Ram Devineni, an Indo-Ameican filmmaker, says the derogatory remarks made by a Delhi gang-rape convict about women are not surprising as he has met many Indian men with the same opinion.
Mukesh Singh, who was interviewed by British filmmaker Leslee Udwin in her documentary "India's Daughter" that chronicles the nerve-wrecking December 16 Delhi gang-rape case, said a woman is more responsible for rape than a man.
Devineni is behind creating "Priya's Shakti", a free-to-download comic book that tells the story of an Indian gang-rape victim-turned-superhero and during the process of making he met many guys in Delhi, reported NBC News.
"Priya is influenced by Nirbhaya. She is the reason why I wrote this comic book," he said.
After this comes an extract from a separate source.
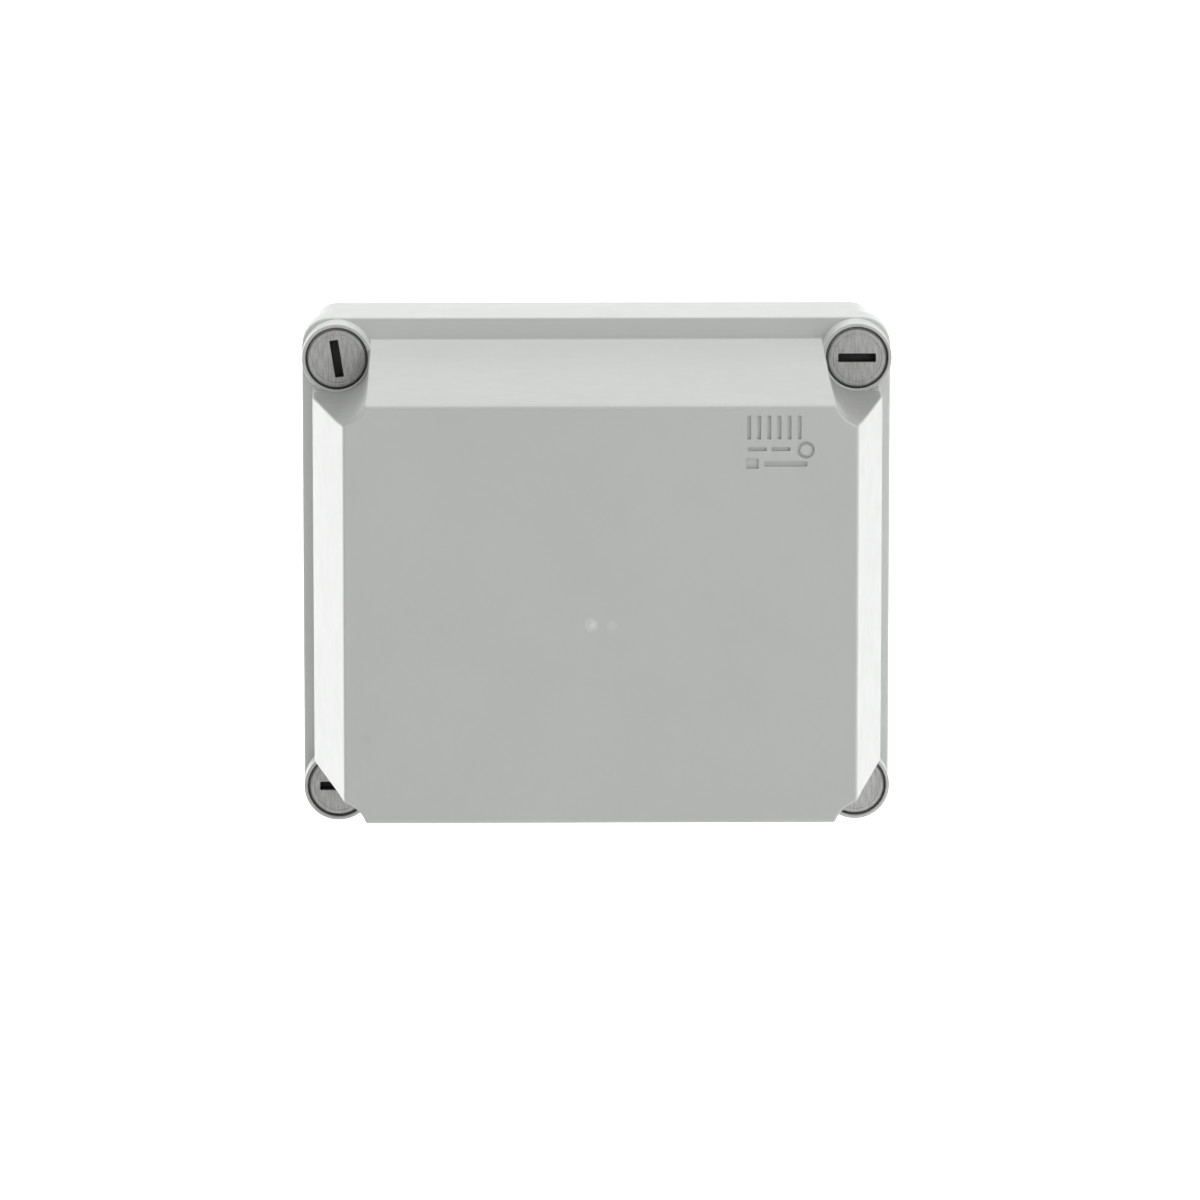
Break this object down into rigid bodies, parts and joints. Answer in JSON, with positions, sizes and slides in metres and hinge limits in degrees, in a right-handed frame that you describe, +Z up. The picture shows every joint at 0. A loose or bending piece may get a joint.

The "Priya's Shakti" team has released a footage from their man-on-street interviews with young men in Delhi as well as a gang rape survivor, to NBC News.
"The reason I created the videos is to put a real face and voices to the comic book and Priya. Comic books have a tendency to remove the reader from reality, but by adding the videos into the comic book I was able to show that there is a real human face and story behind the characters," explained Devineni.
In this first video, the team speaks to young working class men between the ages of 21-25 at a street market in South Delhi.
One of the men says he thinks rape is 50 per cent the man's fault and 50 per cent the woman's fault. A few others say provocative clothing invites rape and harassment.
"I never got the impression that they were violent or would misbehave in anyway," said Devineni.
"But they all shared the same patriarchal views towards women. They believed that women should be conservative and only 'bad' girls get raped."
Devineni tells NBC News that he also encountered men who defended female rape victims.
"I don't want to paint a picture that all Delhi men are like this. But of course, it's still scary to think that half the men feel that a woman is equally at fault."
In his second video, the team speaks to a 19-year-old girl, who was gang-raped by a group of young local men three years ago in a village on the outskirts of Haryana.
Despite facing grave threats, she took legal action against the rapists and was able to get them sentenced.
The rape survivor is currently pursuing a degree in social work and volunteers with a local NGO, which advises and counsels rape survivors.
"Her story and the stories of other rape survivors directly influenced in the creation of my character in the comic book. 'Priya' is a compilation of them," said Devineni.